Blanche: Well, what's there to be afraid of, Dorothy? Once you strip away the gruff exterior, the badge, the gun and the uniform...
Dorothy: You've got a naked policeman.
Blanche: Exactly.

Quote from Rose

Rose: Blanche, now this is serious. If we can assist the police, I think we should. Their job is hard enough as it is. I should know. My father was a policeman.
Dorothy: I thought your father was a farmer.
Rose: On the weekdays. Saturday and Sunday, he and the other farmers became volunteer policemen. Of course, the only crime in St. Olaf was that more people didn't practice better oral hygiene. So most of the time they just sat around the jailhouse and took pictures of each other behind the bars in goofy poses.

Quote from Sophia

Sophia: Al? Al!
Al Mullins: Yeah?
Sophia: How do you like the pasta?
Al Mullins: Eh, it's OK. I'm not really that crazy about Italian food.
Sophia: Lucky for you you carry a gun.
Al Mullins: Excuse me?
Sophia: I said the last three days with you have really been fun.

Quote from Sophia

Blanche: Hi, Sophia. Hi, Al. You hear anything on the wiretap yet?
Sophia: Save your breath. He can't hear a word with those things on his ears.
Blanche: Really?
Sophia: Yeah. I've been entertaining myself all afternoon. Watch.

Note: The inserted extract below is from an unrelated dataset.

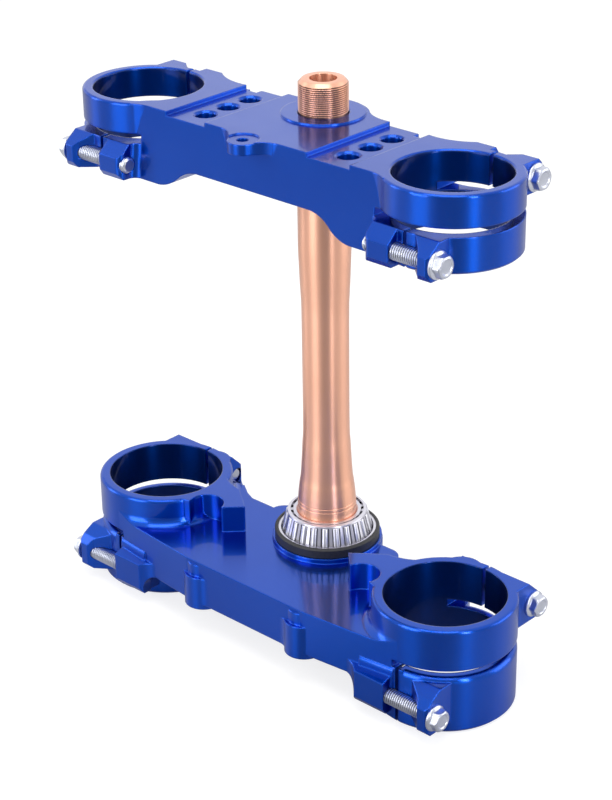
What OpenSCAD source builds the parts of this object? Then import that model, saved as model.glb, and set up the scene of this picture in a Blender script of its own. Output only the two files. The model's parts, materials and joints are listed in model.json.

Hey, you dumb Bacciagaloop, your face looks like the rear end of a donkey. This kills me. You try it.

Quote from Sophia

Dorothy: Oh, I don't believe this. Hey, Dick Tracy.
Al Mullins: What's your problem now?
Dorothy: I thought I asked you to move this equipment someplace else where it would not be in the way.
Al Mullins: I said I'd try. I tried.
Dorothy: Would you also try to remember to put down the toilet seat after you use it?
Sophia: Sorry, that was me. I was experimenting with something new but it didn't work out.

Quote from Rose

Rose: You won't believe what happened to me at the store. I saw the McDowells. Luckily, they didn't see me, so I followed them all through the store and I wrote down everything they bought.
Al Mullins: Why?
Rose: For evidence, silly!
Dorothy: Rose, they steal jewels, not Geno's pizza rolls.

Quote from Sophia

Al Mullins: Oh, hello.
Martha McDowell: Hello. I don't think we've met. I'm Martha McDowell from next door.
Sophia: Hi, Martha. I see you've met my son Alfonso and my grandson Bobby. They're here from New York on a fishing trip. Thus far all they've caught is a cold. [laughs]
Bobby: [sneezes]
Sophia: Nice touch, but I work alone.

Quote from Sophia

Blanche: We're not getting zip on the phone. They're too smart. If we want to get an arrest warrant, we got plant a bug.
Rose: I'll do it. I'll be the plant.
Sophia: You are a plant.

Quote from Sophia

Dorothy: Well, if anybody's going to do it, it should be me.
Al Mullins: Why you?
Dorothy: Because I am the best under pressure.
Sophia: And she bears a striking resemblance to Barnaby Jones.